A NEW YORK TIMES NOTABLE BOOK • Ghana, eighteenth century: two half sisters are born into different villages, each unaware of the other. One will marry an Englishman and lead a life of comfort in the palatial rooms of the Cape Coast Castle. The other will be captured in a raid on her village, imprisoned in the very same castle, and sold into slavery.

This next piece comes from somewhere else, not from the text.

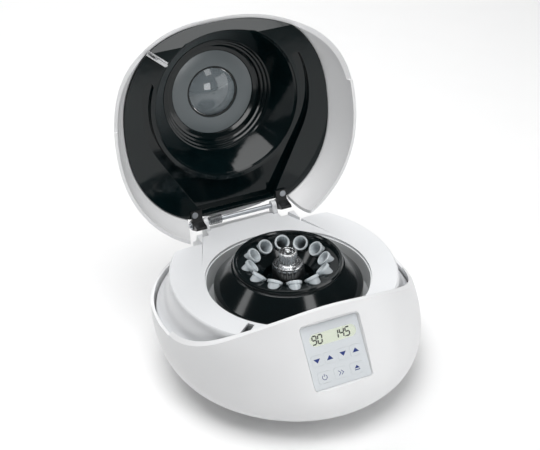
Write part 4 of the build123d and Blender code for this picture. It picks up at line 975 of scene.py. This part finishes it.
# %% Lay the floor
FLOOR_HALF = 6
work = bmesh.new()
bmesh.ops.create_grid(work, x_segments=2, y_segments=2, size=FLOOR_HALF)
floor_mesh = bpy.data.meshes.new("floor")
work.to_mesh(floor_mesh)
work.free()
# Matt card: it takes shadows softly and mirrors nothing.
floor_mesh.materials.append(
    finish(
        "pale_studio_floor",
        moulded("F9F9F9", "F7F7F7", grain_mm=3, grain_depth=0.01, rough=(0.6, 0.7)),
    )
)
floor = bpy.data.objects.new("floor", floor_mesh)
bpy.context.scene.collection.objects.link(floor)
print("floor", 2 * FLOOR_HALF, "m square")

# %% [markdown]
# ## Light
# Large area lights give the soft shadows of a studio, and they are also what the polished
# parts mirror, so their places were found from the bright patches on the lining and on the
# rotor. A lamp at the back lights the floor behind the machine, and the world adds a little
# fill. The Standard view keeps whites white.


# %% Lamps and world
def area(name, place, aim, size, power):
    """A rectangular lamp at a place, turned to a point, with its size in metres and watts."""
    data = bpy.data.lights.new(name, "AREA")
    data.shape = "RECTANGLE"
    data.size, data.size_y = size
    data.energy = power
    lamp = bpy.data.objects.new(name, data)
    lamp.location = place
    direction = Vector(aim) - Vector(place)
    lamp.rotation_euler = direction.to_track_quat("-Z", "Y").to_euler()
    bpy.context.scene.collection.objects.link(lamp)


BODY = (0, 0, 0.1)
area("overhead", (-0.1, -0.05, 1.45), (0, 0, 0), (1.2, 1.2), 17.5)
area("right_softbox", (1.15, -1.05, 0.35), BODY, (0.9, 0.8), 4.5)
area("front_softbox", (0.15, -1.5, 0.4), BODY, (0.4, 0.4), 3)
area("front_strip", (0.29, -0.95, 1.25), BODY, (0.36, 0.8), 3)
area("left_strip", (-1.1, 0.25, 0.95), BODY, (0.26, 0.7), 1.6)
area("back_softbox", (0.0, 1.5, 1.3), (0, 0.6, 0), (2.4, 0.8), 18)
world = bpy.data.worlds.new("studio")
bpy.context.scene.world = world
world.use_nodes = True
fill = world.node_tree.nodes["Background"].inputs
fill["Color"].default_value = (0.98, 0.99, 1.0, 1)
fill["Strength"].default_value = 0.06
bpy.context.scene.view_settings.view_transform = "Standard"
print("lamps", len(bpy.data.lights))

# %% [markdown]
# ## Camera
# The camera stands at the photograph's angle. It was fitted to points on the deck, the
# rotor's rim and the panel, which gave the angles, a focal length in pixels and how far the
# picture's middle lies from the machine's. That last part is made by turning the camera a
# little, after it has been pointed at the machine.

# %% Camera at the photograph's angle
AZIMUTH, ELEVATION, ROLL = (math.radians(v) for v in (-24.0, 35.0, -1.1))
DISTANCE, FOCAL_PIXELS, PIXELS_WIDE = 1.1, 1309.5, 540
TURN_LEFT, TURN_UP = (math.atan(v / FOCAL_PIXELS) for v in (17.3, 50.7))
AIM = Vector((0, AXIS_Y, 0.083))
back = Vector((
    math.sin(AZIMUTH) * math.cos(ELEVATION), -math.cos(AZIMUTH) * math.cos(ELEVATION),
    math.sin(ELEVATION),
))
camera = bpy.data.objects.new("camera", bpy.data.cameras.new("camera"))
camera.data.sensor_width = 36
camera.data.lens = FOCAL_PIXELS * camera.data.sensor_width / PIXELS_WIDE
camera.location = AIM + back * DISTANCE
look = (-back).to_track_quat("-Z", "Y").to_matrix().to_4x4()
aim_off = (
    Matrix.Rotation(TURN_LEFT, 4, "Y") @ Matrix.Rotation(TURN_UP, 4, "X")
    @ Matrix.Rotation(ROLL, 4, "Z")
)
camera.rotation_euler = (look @ aim_off).to_euler()
bpy.context.scene.collection.objects.link(camera)
bpy.context.scene.camera = camera
print("camera at", [round(v, 3) for v in camera.location], "lens", round(camera.data.lens, 1))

One of Oprah’s Best Books of the Year and a PEN/Hemingway award winner, Homegoing follows the parallel paths of these sisters and their descendants through eight generations: from the Gold Coast to the plantations of Mississippi, from the American Civil War to Jazz Age Harlem. Yaa Gyasi’s extraordinary novel illuminates slavery’s troubled legacy both for those who were taken and those who stayed—and shows how the memory of captivity has been inscribed on the soul of our nation.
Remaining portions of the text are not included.